O projeto é financiado pelo Fundo Europeu de Desenvolvimento Regional no âmbito do Programa Operacional Regional dos Açores para 2014-2020, em regime de gestão partilhada com a autoridade de gestão responsável pela seleção dos projetos.
A Comissão acompanha, por conseguinte, a execução do programa e não hesitará em tomar medidas corretivas se detetar violações da legislação da UE aplicável ao projeto em questão”. Ao i, o deputado Jorge Falcato diz mesmo que o partido irá “questionar novamente” porque a comissão “responde às questões que levantámos, nomeadamente ao facto de estar a ser financiada uma estrutura residencial”.
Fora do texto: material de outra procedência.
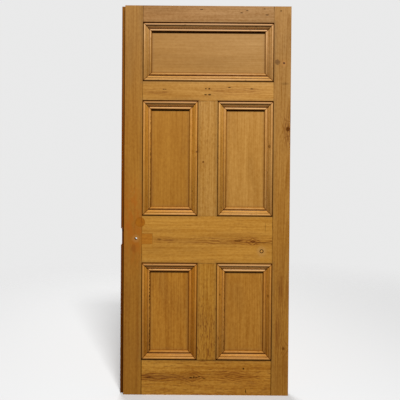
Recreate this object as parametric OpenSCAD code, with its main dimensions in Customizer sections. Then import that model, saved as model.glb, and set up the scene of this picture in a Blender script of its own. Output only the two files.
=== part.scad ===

Sobre o caso específico do lar residencial açoriano, Jorge Falcato defende que “o uso de fundos comunitários para perpetuar uma política de institucionalização vai contra tudo o que está prescrito na Convenção sobre os Direitos das Pessoas com Deficiência, nomeadamente no artigo 19, e está claramente em contradição com o compromisso que o Estado português assumiu de pôr em prática políticas de desinstitucionalização. O governo já deveria ter definido políticas sérias de desinstitucionalização baseadas em serviços de base comunitária, assistência pessoal, apoios sociais às famílias, acessibilidade, formação e emprego, etc. que permitam que quem está internado em instituições possa libertar-se e fazer a sua vida junto dos seus familiares, manter redes sociais de vizinhança e ter poder de decisão sobre a sua vida, o que não é possível se estiver institucionalizado num Lar Residencial onde nem pode escolher o canal de televisão ou o que vai comer no dia seguinte”.